I've never really considered myself old. I may have considered myself older than other people, but even though I joke about it, I never really felt old. That is, until this past weekend. There were a few things that just made me realize that I am getting older.
My church young single adult group went down to a little pageant this past weekend for an overnight get away. It was a fairly long drive (about 3 hours) and it was decided that it would probably be best to get some carpools together. On all the church or scouting activities I've ever been on, the older folk usually end up being the drivers. Well, I ended up driving on this trip (driving a carpool car on road trip for youth/ysa group = old).

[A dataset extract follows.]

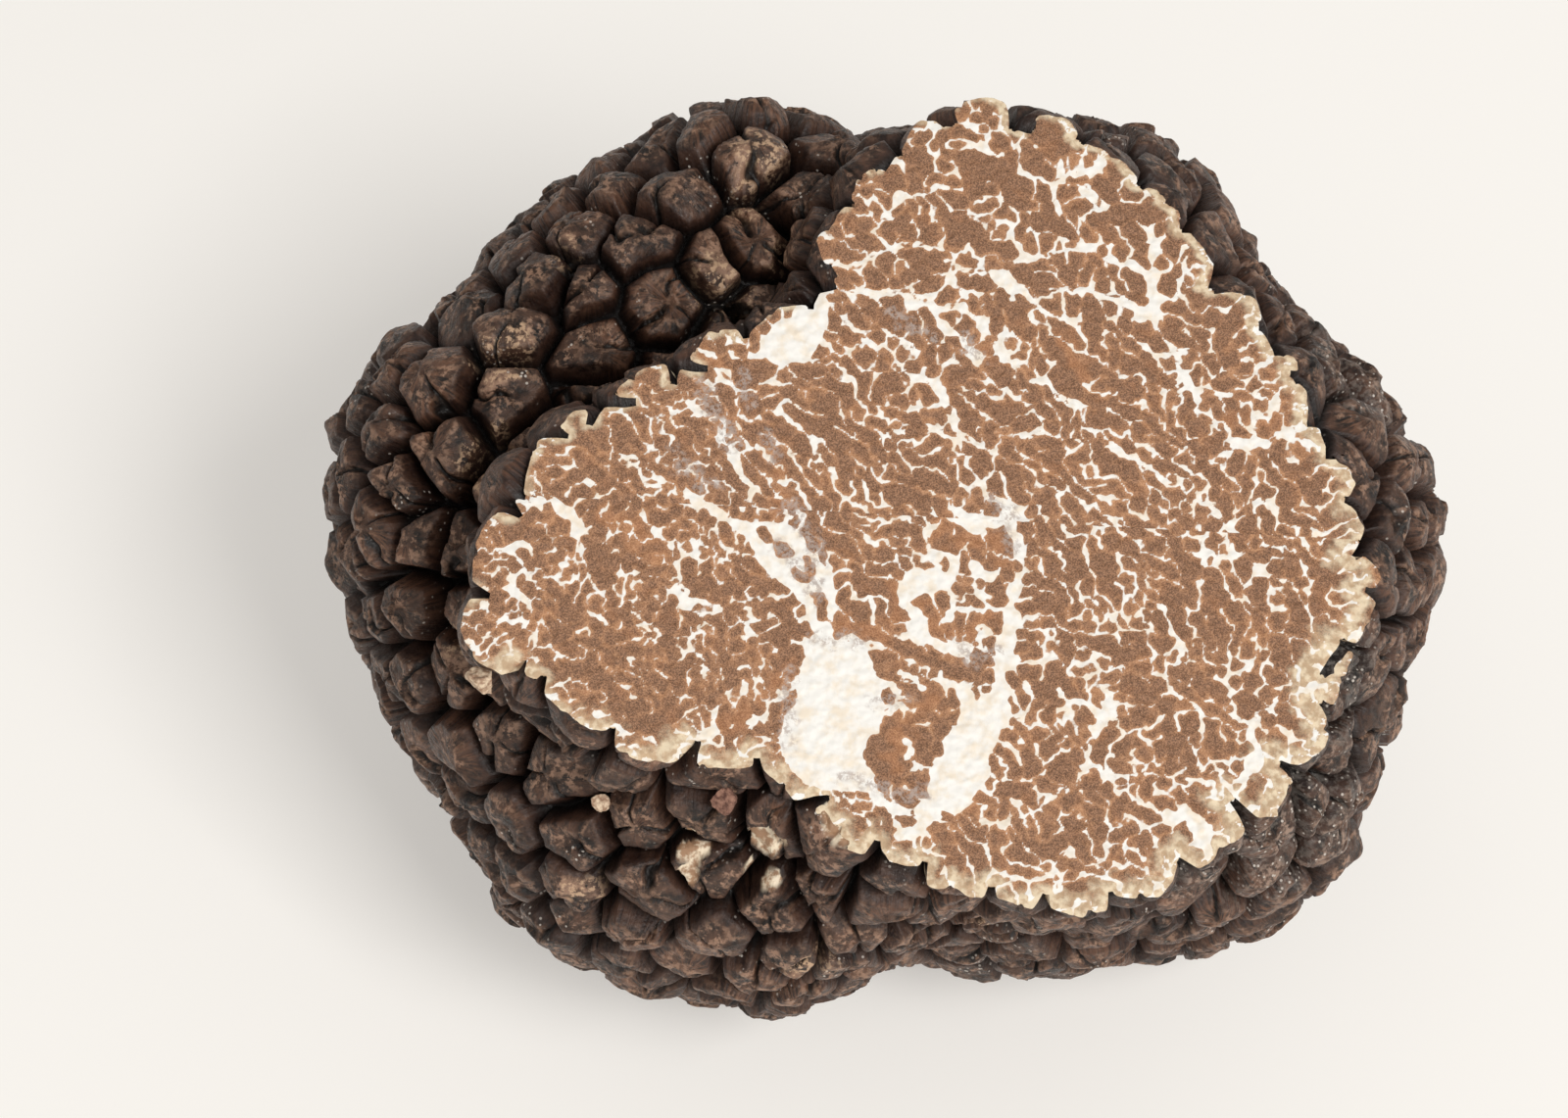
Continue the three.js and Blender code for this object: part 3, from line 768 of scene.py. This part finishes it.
def lobe_seeds(spacing, main, inward):
    """Middles of the small brown lobes, no closer than the spacing and clear of the main veins."""
    draw = np.random.default_rng(3)
    boxes, seeds = {}, []
    for x, y in draw.uniform(FLESH_LOW, FLESH_HIGH, (LOBE_TRIES, 2)):
        place = int((y - FLESH_LOW[1]) / FLESH_STEP), int((x - FLESH_LOW[0]) / FLESH_STEP)
        gap = spacing[place]
        if inward[place] < -1.2 or main[place] > -0.1 * gap:
            continue
        a, b = int(x // BOX), int(y // BOX)
        close = (q for i in (-1, 0, 1) for j in (-1, 0, 1) for q in boxes.get((a + i, b + j), ()))
        if all((q[0] - x) ** 2 + (q[1] - y) ** 2 >= gap * gap for q in close):
            boxes.setdefault((a, b), []).append((x, y))
            seeds.append((x, y, gap))
    return np.array(seeds)


def borders(owner, main, count):
    """The pairs of lobes that touch, how long each border is, and how much of it a main vein fills."""
    keys, filled = [], []
    for a, b, m in (
        (owner[:, 1:], owner[:, :-1], np.maximum(main[:, 1:], main[:, :-1])),
        (owner[1:], owner[:-1], np.maximum(main[1:], main[:-1])),
    ):
        edge = (a != b) & (a >= 0) & (b >= 0)
        keys.append(np.minimum(a[edge], b[edge]) * count + np.maximum(a[edge], b[edge]))
        filled.append(m[edge] > -0.12)
    keys, back = np.unique(np.concatenate(keys), return_inverse=True)
    length = np.bincount(back)
    return keys // count, keys % count, length, np.bincount(back, weights=np.concatenate(filled)) / length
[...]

On the way down, we had to stop and get gas. So we pulled off the freeway, found ourselves a Chevron, and put some gas in the truck. After I had filled up the truck, I was about to get in the car when it dawned on me that we still had about another 2 hours left to drive. I didn't have to pee, but we were at a gas station, and said gas station had a bathroom. So I decided that I was going to go even though I had no natural urge telling me to relieve myself. I just figured that I might as well because I might not get another chance (for a brief 2 hours... I seriously can't hold it that long?). So I went, and I told the others in my car that they should follow suit. (Doing a plan-ahead-bathroom trip = old. Telling others to do the same = old. Being worried about having an bladder related issue even though you don't have to go and the trip will only be another two hours = old).... This happened multiple times during the trip.

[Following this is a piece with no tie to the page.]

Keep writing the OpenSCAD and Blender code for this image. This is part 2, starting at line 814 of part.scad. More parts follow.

Once we finally got down to the city with the Pageant, my little car group got some food. While we were eating we had a very lovely conversation. One of my carpool members finished a bit before the rest of the group and got up and started moving around a bit. At one point, she came up behind me and was probably lost in her thoughts about how awesome my hair is, when she exclaimed that she had made a discovery. She had found a gray hair and everyone in earshot also knew at this point that I have gray hairs. (Having more than one (yes, I have multiple) gray hairs = old).
The pageant ran pretty late (it didn't get over until about 11 or so) we all headed back to our campground. Once we got there we made sure that everyone had a place to sleep and then we chatted it up for a bit. Eventually everyone got into their own little groups and went their own way. The group I ended up with was playing card games outside in a little circle. Sometime around midnight I announced to the group that I was heading to bed and got up to leave. They eventually talked me out of it and convinced me into staying for a bit longer (considering going to bed before dawn on a camping trip = old).

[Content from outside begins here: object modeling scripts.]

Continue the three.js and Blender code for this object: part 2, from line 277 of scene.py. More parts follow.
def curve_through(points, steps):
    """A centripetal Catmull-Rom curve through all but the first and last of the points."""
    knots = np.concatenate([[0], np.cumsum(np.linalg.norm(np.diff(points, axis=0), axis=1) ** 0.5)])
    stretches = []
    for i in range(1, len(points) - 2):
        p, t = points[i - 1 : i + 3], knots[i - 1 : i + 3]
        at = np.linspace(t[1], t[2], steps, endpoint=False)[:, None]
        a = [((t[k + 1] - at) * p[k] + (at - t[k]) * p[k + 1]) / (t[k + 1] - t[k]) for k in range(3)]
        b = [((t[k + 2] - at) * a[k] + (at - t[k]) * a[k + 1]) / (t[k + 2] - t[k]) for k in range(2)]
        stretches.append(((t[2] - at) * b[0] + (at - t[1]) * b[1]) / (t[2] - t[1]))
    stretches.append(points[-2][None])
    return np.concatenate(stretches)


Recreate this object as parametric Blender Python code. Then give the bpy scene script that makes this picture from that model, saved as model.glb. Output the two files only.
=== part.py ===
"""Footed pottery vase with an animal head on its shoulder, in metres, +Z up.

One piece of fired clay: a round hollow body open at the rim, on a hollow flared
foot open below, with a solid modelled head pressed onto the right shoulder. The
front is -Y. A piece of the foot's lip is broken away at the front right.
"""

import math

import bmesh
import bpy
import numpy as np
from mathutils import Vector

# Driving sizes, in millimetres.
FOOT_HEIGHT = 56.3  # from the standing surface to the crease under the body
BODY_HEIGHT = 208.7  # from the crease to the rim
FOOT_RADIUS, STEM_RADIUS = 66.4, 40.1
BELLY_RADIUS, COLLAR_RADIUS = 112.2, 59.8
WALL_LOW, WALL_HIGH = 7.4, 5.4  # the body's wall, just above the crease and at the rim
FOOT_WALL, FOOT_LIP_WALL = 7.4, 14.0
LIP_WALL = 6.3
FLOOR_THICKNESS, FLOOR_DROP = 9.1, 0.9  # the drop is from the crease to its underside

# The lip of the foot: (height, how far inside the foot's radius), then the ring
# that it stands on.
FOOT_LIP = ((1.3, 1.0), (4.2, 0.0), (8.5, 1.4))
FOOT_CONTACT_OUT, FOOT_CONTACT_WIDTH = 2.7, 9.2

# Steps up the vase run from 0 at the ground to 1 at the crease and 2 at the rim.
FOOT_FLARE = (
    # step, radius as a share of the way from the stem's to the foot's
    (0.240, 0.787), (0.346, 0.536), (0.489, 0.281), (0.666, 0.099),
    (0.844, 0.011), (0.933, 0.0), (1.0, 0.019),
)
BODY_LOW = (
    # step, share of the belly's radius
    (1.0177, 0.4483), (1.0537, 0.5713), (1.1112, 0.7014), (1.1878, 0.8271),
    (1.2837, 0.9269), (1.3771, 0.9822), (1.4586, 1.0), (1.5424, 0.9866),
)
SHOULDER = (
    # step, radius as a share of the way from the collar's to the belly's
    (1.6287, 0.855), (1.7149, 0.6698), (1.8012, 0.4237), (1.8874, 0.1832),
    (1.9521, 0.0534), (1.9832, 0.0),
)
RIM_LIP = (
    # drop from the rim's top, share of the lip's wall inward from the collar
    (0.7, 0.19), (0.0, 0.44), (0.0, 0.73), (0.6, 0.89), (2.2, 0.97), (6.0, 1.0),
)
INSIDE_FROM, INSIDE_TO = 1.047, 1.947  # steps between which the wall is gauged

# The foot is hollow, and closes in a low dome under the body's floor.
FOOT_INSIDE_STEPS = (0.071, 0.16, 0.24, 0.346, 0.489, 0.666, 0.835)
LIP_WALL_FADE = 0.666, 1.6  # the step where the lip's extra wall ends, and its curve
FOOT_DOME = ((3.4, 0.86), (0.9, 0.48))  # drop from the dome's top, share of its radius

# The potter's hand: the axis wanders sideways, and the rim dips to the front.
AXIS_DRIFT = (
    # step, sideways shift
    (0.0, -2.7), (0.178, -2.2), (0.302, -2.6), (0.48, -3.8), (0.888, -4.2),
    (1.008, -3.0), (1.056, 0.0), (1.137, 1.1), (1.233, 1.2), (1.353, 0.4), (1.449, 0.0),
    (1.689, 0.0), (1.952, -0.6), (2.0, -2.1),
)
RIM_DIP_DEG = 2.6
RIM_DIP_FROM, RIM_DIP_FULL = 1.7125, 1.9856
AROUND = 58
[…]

So while we were out playing cards until the late hour of 1 am, the little card playing group discovered that I had a giant bag of Starbursts hidden away. I told them that I wouldn't mind sharing my Starbursts as long as they took care of their wrappers (telling people to clean up after themselves = old). I had just brushed my teeth and so I didn't even end up eating any of them (brushing my teeth while camping out = old. not eating candy just because I had brushed my teeth earlier = old).
The next morning we headed back home. After my bathroom-before-we-go-break (..... old), we got all loaded up and took off back home. On the way home multiple people passed me on the little two lane highway (getting passed multiple times = old). Once we got back on the freeway (and maybe a few times before and the day before) I changed lanes a few times. And multiple times, a mile or two after I had made said lane change, I would discover that my blinker was still on (forgetting to turn blinker off = old).
There have been a lot of things that make me realize that I am getting older (no eating late at night, wanting to go to bed earlier and earlier, bad back, etc), but these were all condensed into one weekend and it just seemed to be a bit more in my face. And I would probably be convinced that I am old, if it weren't for the fact that I laugh every time I hear some one use the word "do" twice in a row in a sentence.